** TASK PROMPT **
Copy exactly the lines from the start of the data below through the one that carries "stop_groove_in = 1; // [0.8:0.1:1.6]", and only those.

** EXTRACTED ENTRIES **
------------------------------------------------------------
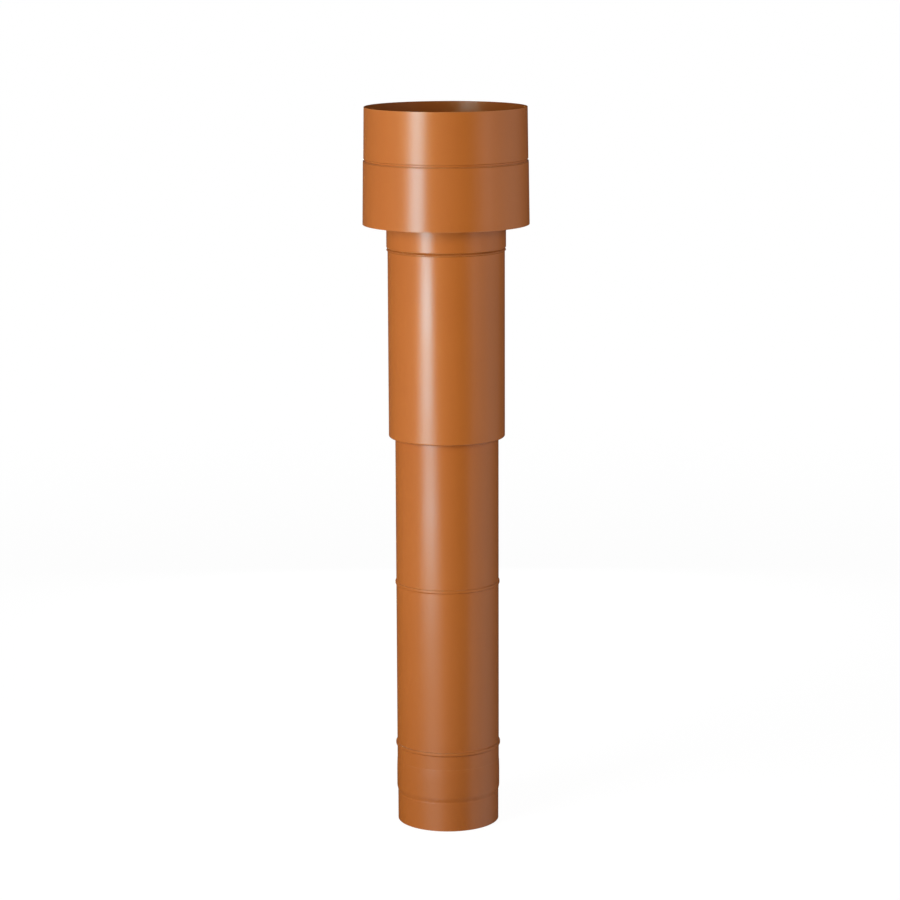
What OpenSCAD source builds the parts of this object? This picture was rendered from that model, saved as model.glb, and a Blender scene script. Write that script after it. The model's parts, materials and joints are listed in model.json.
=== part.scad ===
// Roof ventilation pipe of painted sheet steel: a round duct that stands on its male end,
// an outer casing round its upper part, and an open ring hood round its mouth.
// Millimetres, +Z up, with the origin at the centre of the lower end.

/* [Sheet] */
// Thickness of the sheet steel
sheet = 0.6; // [0.4:0.1:1.2]
// Clearance between two tubes that slide into each other
lap_gap = 0.1; // [0.05:0.05:0.2]
// Clearance between a sheet's edge and the piece that it rests on
seat_gap = 0.3; // [0.1:0.1:0.5]

/* [Duct] */
// Inside diameter of the duct
duct_bore = 160; // [100:1:315]
// How much smaller the male end's outside diameter is than the duct's bore
spigot_play = 0.4; // [0.2:0.1:1]
// Length of the male end, from the lower edge to the middle of its stop groove
spigot_len = 49; // [30:1:80]
// Visible length of the sleeve above the stop groove
sleeve_len = 51; // [30:1:90]
// Distance from the sleeve's upper edge to the middle of the lower bead
lower_bead_rise = 25; // [12:1:60]
// Distance between the middles of the two beads
bead_spacing = 261; // [100:1:400]
// Distance from the middle of the upper bead to the lower edge of the casing
casing_rise = 232; // [60:1:400]
// Height of a rolled bead
bead_h = 7; // [4:0.5:8]
// How far the upper bead stands out of the duct
upper_bead_out = 1.5; // [1:0.1:2.5]
// How far the lower bead stands out of the duct
lower_bead_out = 2; // [1:0.1:2.5]
// Height of the stop groove
stop_groove_h = 5; // [4:0.5:7]
// Depth of the stop groove below the face of the male end
stop_groove_in = 1; // [0.8:0.1:1.6]

/* [Casing] */
// Space all round between the duct and the casing, which sets the casing's bore
jacket_gap = 9.4; // [6:0.1:60]
// Visible length of the casing, from its lower edge to the neck collar
casing_len = 292; // [150:1:500]
// Outside radius of the casing's turned-in lower corner
casing_corner_r = 4; // [2:0.5:6]

/* [Neck] */
// Play all round between the casing and the neck collar, which the crimp closes
neck_play = 1.2; // [1:0.1:3]
// Visible length of the neck collar below the hood
neck_len = 40; // [20:1:80]
// Height of the crimp that holds the neck collar on the casing
crimp_h = 4.5; // [4:0.5:8]
// Distance from the neck collar's lower edge to the middle of the crimp
crimp_rise = 3.75; // [3.5:0.25:12]
// Depth of the groove in the casing that the crimp sits in
casing_groove_in = 0.5; // [0.3:0.1:0.9]
// Clearance above and below the crimp in that groove
crimp_room = 0.75; // [0.5:0.05:1.5]
// How far the neck collar reaches up inside the hood
neck_inside = 85; // [60:1:110]

/* [Mouth] */
// How far the duct's mouth stands above the neck collar
mouth_rise = 30; // [20:1:50]
// Fall of the mouth ring, from the duct out to the neck collar
mouth_ring_fall = 5; // [2:0.5:10]
// Height of the flange and of the lip on the mouth ring
mouth_ring_lip = 10; // [6:1:14]

/* [Hood] */
// Space all round between the neck collar and the hood's upper rim
hood_gap = 32.6; // [20:0.1:80]
// Height of the hood
hood_h = 180; // [150:1:260]
// Angle at which the hood's wall widens downwards
hood_flare = 0.8; // [0:0.1:1.5]
// Distance from the upper rim to the top edge of the lower ring
seam_drop = 82.5; // [60:0.5:110]
// Height of the groove above the lower ring's top edge
hood_groove_h = 4; // [4:0.5:8]
// Depth of that groove
hood_groove_in = 1.3; // [1:0.1:2]
// How far the upper ring reaches down inside the lower ring
hood_lap = 15; // [8:1:25]

/* [Brackets] */
// Width of a bracket
bracket_w = 25; // [15:1:40]
// Thickness of a bracket
bracket_t = 1.5; // [1:0.1:3]
// Height of a bracket's feet
bracket_foot = 28; // [15:1:36]
// Distance from the hood's lower edge to the bottom of the brackets
bracket_rise = 15; // [5:1:20]
// Angle of the first bracket, from the front round to the right
bracket_angle = 60; // [0:5:115]

/* [Hidden] */
$fn = 180;

paint = "#b06a34";
paint_shade = "#8a5530";

// Heights of the levels, from the lower end up
groove_z = spigot_len;
sleeve_top = groove_z + sleeve_len;
lower_bead_z = sleeve_top + lower_bead_rise;
upper_bead_z = lower_bead_z + bead_spacing;
casing_z = upper_bead_z + casing_rise;
neck_z = casing_z + casing_len;
hood_z = neck_z + neck_len;
neck_top = hood_z + neck_inside;
mouth_z = neck_top + mouth_rise;
total_h = hood_z + hood_h;

// Radii of the tubes, each the inner face unless it says outer
duct_r = duct_bore / 2;
duct_outer = duct_r + sheet;
sleeve_r = duct_outer + lap_gap;
spigot_outer = (duct_bore - spigot_play) / 2;
spigot_r = spigot_outer - sheet;
casing_r = duct_outer + jacket_gap;
casing_outer = casing_r + sheet;
neck_r = casing_outer + neck_play;
neck_outer = neck_r + sheet;
hood_r = neck_outer + hood_gap;

// The duct's lower end rests on the shoulder above the stop groove
shoulder_z = groove_z + stop_groove_h / 2 + (sleeve_r - spigot_r);
duct_z = shoulder_z + seat_gap;

// The crimp crosses the play between the neck collar and the casing, and sits in
// the casing's groove
crimp_z = neck_z + crimp_rise;
crimp_in = neck_play + casing_groove_in - lap_gap;
casing_groove_h = crimp_h + 2 * crimp_room;

// The mouth ring slopes from its flange on the duct to its lip on the neck collar
ring_r = duct_outer + lap_gap;
ring_outer = neck_outer + lap_gap + sheet;
ring_z = neck_top + seat_gap;
casing_top = ring_z - seat_gap;

// Length along the hood's flared wall, and the middle of its groove from the rim
wall_len = hood_h / cos(hood_flare);
hood_groove_z = -seam_drop + hood_groove_h / 2;

// Number of brackets round the neck collar, and the height of their upper face
bracket_count = 3;
bracket_top = hood_z + bracket_rise + bracket_foot;

// Radius of an arc with the given chord and rise
function arc_r(chord, rise) = (chord * chord / 4 + rise * rise) / (2 * rise);

// Inner radius of the hood's lower ring at height z
function hood_inner(z) = hood_r + sheet + lap_gap + (total_h - z) * tan(hood_flare);

// A bead is [height of its middle, chord, rise], and a negative rise is a groove.
// Its disc has the sheet's far face as its rim where grow is the sheet, and the
// near face where grow is 0.
module bead_disc(r, bead, grow) {
    side = sign(bead[2]);
    rise = abs(bead[2]);
    face = arc_r(bead[1], rise);
    back = side > 0 ? grow - sheet : grow;
    translate([r + sheet + side * (rise - face), bead[0]])
        circle(r = face + back);
}

// Half plane on the side of the wall to which a bead stands out
module bead_side(r, bead) {
    reach = 4 * bead[1];
    left = bead[2] > 0 ? r : r + sheet - reach;
    translate([left, bead[0] - reach / 2])
        square([reach, reach]);
}

// Section of a sheet wall with inner radius r, from low to high, with rounded
// edges where they are asked for and with beads and grooves rolled into it
module wall(r, low, high, beads = [], round_low = true, round_high = true) {
    soft = sheet / 2;
    from = round_low ? low + soft : low;
    to = round_high ? high - soft : high;
    difference() {
        union() {
            translate([r, from])
                square([sheet, to - from]);
            if (round_low)
                translate([r + soft, from])
                    circle(r = soft);
            if (round_high)
                translate([r + soft, to])
                    circle(r = soft);
            for (bead = beads)
                intersection() {
                    bead_disc(r, bead, sheet);
                    bead_side(r, bead);
                }
        }
        for (bead = beads)
            bead_disc(r, bead, 0);
    }
}

// The hood's wall frame: height 0 at the rim, radius 0 at the inner face there
module hood_frame() {
    translate([hood_r, total_h])
        rotate(hood_flare)
            children();
}

// The round duct, with a stiffening bead and a bead above the sleeve
module duct_pipe() {
    color(paint)
        rotate_extrude()
            wall(duct_r, duct_z, mouth_z, [
                [lower_bead_z, bead_h, lower_bead_out],
                [upper_bead_z, bead_h, upper_bead_out],
            ]);
}

// Sleeve round the duct's lower end, drawn in to the male end below a stop groove
module end_spigot() {
    groove_top = groove_z + stop_groove_h / 2;
    color(paint)
        rotate_extrude() {
            wall(sleeve_r, shoulder_z, sleeve_top, round_low = false);
            polygon([
                [spigot_r, groove_top],
                [spigot_outer, groove_top],
                [sleeve_r + sheet, shoulder_z],
                [sleeve_r, shoulder_z],
            ]);
            wall(spigot_r, 0, groove_top, [[groove_z, stop_groove_h, -stop_groove_in]],
                round_low = false, round_high = false);
        }
}

// Outer casing, its lower edge turned in to the duct round a soft corner
module casing() {
    corner_mid = casing_outer - casing_corner_r;
    flange_r = duct_outer + lap_gap;
    color(paint)
        rotate_extrude() {
            wall(casing_r, casing_z + casing_corner_r, casing_top,
                [[crimp_z, casing_groove_h, -casing_groove_in]], round_low = false);
            translate([flange_r, casing_z])
                square([corner_mid - flange_r, sheet]);
            translate([corner_mid, casing_z + casing_corner_r])
                intersection() {
                    difference() {
                        circle(r = casing_corner_r);
                        circle(r = casing_corner_r - sheet);
                    }
                    translate([0, -casing_corner_r])
                        square(casing_corner_r);
                }
        }
}

// Collar that carries the hood, crimped onto the casing near its lower edge
module neck_collar() {
    color(paint)
        rotate_extrude()
            wall(neck_r, neck_z, neck_top, [[crimp_z, crimp_h, -crimp_in]]);
}

// Ring that closes the space between the duct and the neck collar
module mouth_ring() {
    flange_z = ring_z + mouth_ring_fall;
    color(paint_shade)
        rotate_extrude()
            polygon([
                [ring_r, flange_z + mouth_ring_lip],
                [ring_r + sheet, flange_z + mouth_ring_lip],
                [ring_r + sheet, flange_z],
                [ring_outer, ring_z + sheet],
                [ring_outer, ring_z - mouth_ring_lip],
                [ring_outer - sheet, ring_z - mouth_ring_lip],
                [ring_outer - sheet, ring_z],
                [ring_r, flange_z - sheet],
            ]);
}

// Upper ring of the hood, with a groove above the lower ring and a lap inside it
module hood_upper_ring() {
    color(paint)
        rotate_extrude()
            hood_frame()
                wall(0, -seam_drop - hood_lap, 0, [[hood_groove_z, hood_groove_h, -hood_groove_in]]);
}

// Lower ring of the hood, one sheet outside the upper ring
module hood_lower_ring() {
    color(paint)
        rotate_extrude()
            hood_frame()
                wall(sheet + lap_gap, -wall_len, -seam_drop);
}

// Section of a bracket: a foot on the neck collar, a web and a foot on the hood
module bracket_section() {
    low = bracket_top - bracket_foot;
    inner = neck_outer + lap_gap;
    web = bracket_top - bracket_t;
    outer_low = hood_inner(low) - lap_gap;
    outer_top = hood_inner(bracket_top) - lap_gap;
    translate([inner, low])
        square([bracket_t, bracket_foot]);
    polygon([
        [inner, web],
        [hood_inner(web) - lap_gap, web],
        [outer_top, bracket_top],
        [inner, bracket_top],
    ]);
    polygon([
        [outer_low - bracket_t, low],
        [outer_low, low],
        [outer_top, bracket_top],
        [outer_top - bracket_t, bracket_top],
    ]);
}

// Bracket number i, a strap that is bent to both walls
module hood_bracket(i) {
    color(paint_shade)
        rotate([0, 0, bracket_angle - 90 + (i - 1) * 360 / bracket_count])
            intersection() {
                rotate_extrude()
                    bracket_section();
                translate([0, -bracket_w / 2, hood_z])
                    cube([2 * hood_r, bracket_w, hood_h]);
            }
}

duct_pipe();
end_spigot();
casing();
neck_collar();
mouth_ring();
hood_upper_ring();
hood_lower_ring();
for (i = [1:bracket_count])
    hood_bracket(i);
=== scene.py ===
"""A roof ventilation pipe of painted sheet steel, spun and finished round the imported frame."""

import json
import math

import bmesh
import bpy
from bpy.props import FloatProperty, FloatVectorProperty, IntProperty, PointerProperty
from mathutils import Matrix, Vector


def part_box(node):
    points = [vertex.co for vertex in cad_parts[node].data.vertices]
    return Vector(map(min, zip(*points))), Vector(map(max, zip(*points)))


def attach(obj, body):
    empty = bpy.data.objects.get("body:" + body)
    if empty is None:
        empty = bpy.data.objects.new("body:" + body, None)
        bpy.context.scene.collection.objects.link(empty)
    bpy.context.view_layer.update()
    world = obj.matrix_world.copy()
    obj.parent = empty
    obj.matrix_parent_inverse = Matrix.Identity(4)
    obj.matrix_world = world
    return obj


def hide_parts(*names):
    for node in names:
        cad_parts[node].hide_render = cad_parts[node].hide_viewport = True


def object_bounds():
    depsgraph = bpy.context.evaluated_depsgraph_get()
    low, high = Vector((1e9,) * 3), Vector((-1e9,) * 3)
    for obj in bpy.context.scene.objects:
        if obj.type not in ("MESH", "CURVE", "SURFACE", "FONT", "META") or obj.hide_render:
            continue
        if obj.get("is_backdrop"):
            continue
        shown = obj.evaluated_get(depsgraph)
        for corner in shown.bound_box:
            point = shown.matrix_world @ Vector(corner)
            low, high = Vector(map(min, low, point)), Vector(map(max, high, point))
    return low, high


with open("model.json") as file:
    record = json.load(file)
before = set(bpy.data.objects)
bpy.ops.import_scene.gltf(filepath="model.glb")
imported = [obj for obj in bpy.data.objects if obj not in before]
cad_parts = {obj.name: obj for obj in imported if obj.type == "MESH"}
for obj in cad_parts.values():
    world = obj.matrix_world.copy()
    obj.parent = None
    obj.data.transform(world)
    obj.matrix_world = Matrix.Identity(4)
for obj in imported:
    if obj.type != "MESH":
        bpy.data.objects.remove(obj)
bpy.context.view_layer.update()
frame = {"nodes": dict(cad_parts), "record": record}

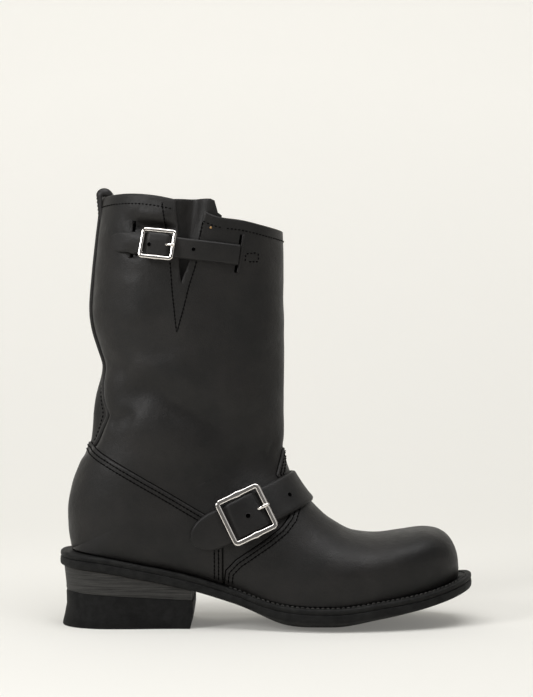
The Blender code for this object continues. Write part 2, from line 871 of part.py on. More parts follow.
------------------------------------------------------------
** TASK SOLUTION **
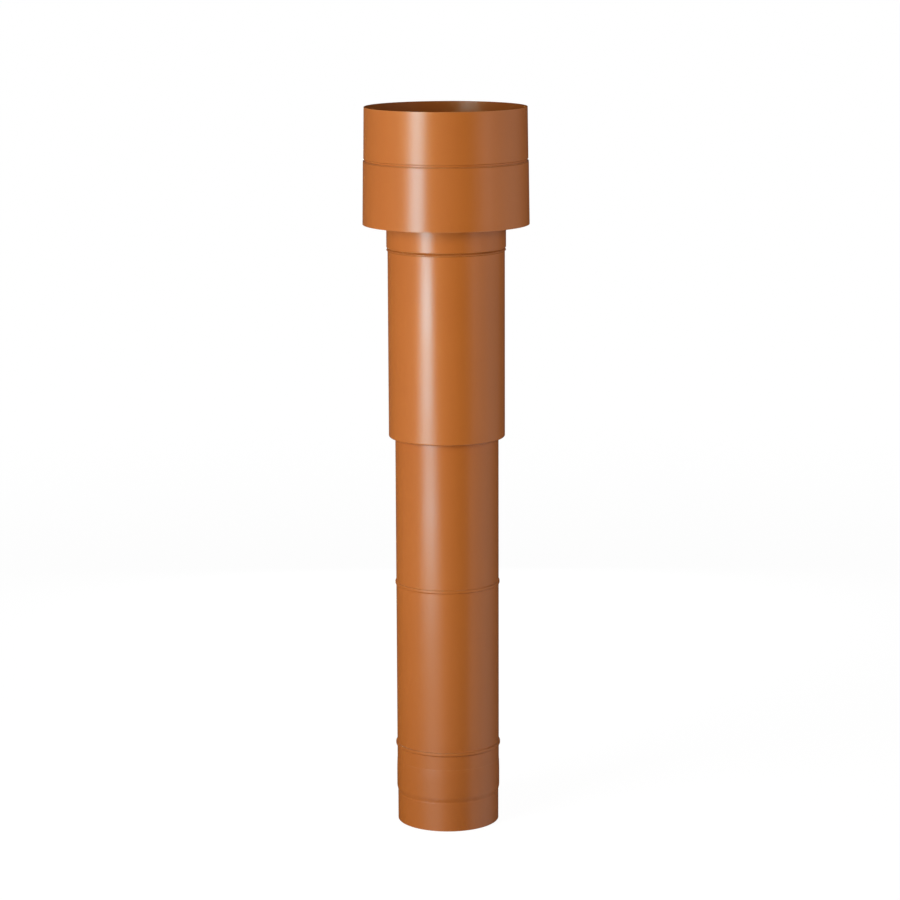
What OpenSCAD source builds the parts of this object? This picture was rendered from that model, saved as model.glb, and a Blender scene script. Write that script after it. The model's parts, materials and joints are listed in model.json.
=== part.scad ===
// Roof ventilation pipe of painted sheet steel: a round duct that stands on its male end,
// an outer casing round its upper part, and an open ring hood round its mouth.
// Millimetres, +Z up, with the origin at the centre of the lower end.

/* [Sheet] */
// Thickness of the sheet steel
sheet = 0.6; // [0.4:0.1:1.2]
// Clearance between two tubes that slide into each other
lap_gap = 0.1; // [0.05:0.05:0.2]
// Clearance between a sheet's edge and the piece that it rests on
seat_gap = 0.3; // [0.1:0.1:0.5]

/* [Duct] */
// Inside diameter of the duct
duct_bore = 160; // [100:1:315]
// How much smaller the male end's outside diameter is than the duct's bore
spigot_play = 0.4; // [0.2:0.1:1]
// Length of the male end, from the lower edge to the middle of its stop groove
spigot_len = 49; // [30:1:80]
// Visible length of the sleeve above the stop groove
sleeve_len = 51; // [30:1:90]
// Distance from the sleeve's upper edge to the middle of the lower bead
lower_bead_rise = 25; // [12:1:60]
// Distance between the middles of the two beads
bead_spacing = 261; // [100:1:400]
// Distance from the middle of the upper bead to the lower edge of the casing
casing_rise = 232; // [60:1:400]
// Height of a rolled bead
bead_h = 7; // [4:0.5:8]
// How far the upper bead stands out of the duct
upper_bead_out = 1.5; // [1:0.1:2.5]
// How far the lower bead stands out of the duct
lower_bead_out = 2; // [1:0.1:2.5]
// Height of the stop groove
stop_groove_h = 5; // [4:0.5:7]
// Depth of the stop groove below the face of the male end
stop_groove_in = 1; // [0.8:0.1:1.6]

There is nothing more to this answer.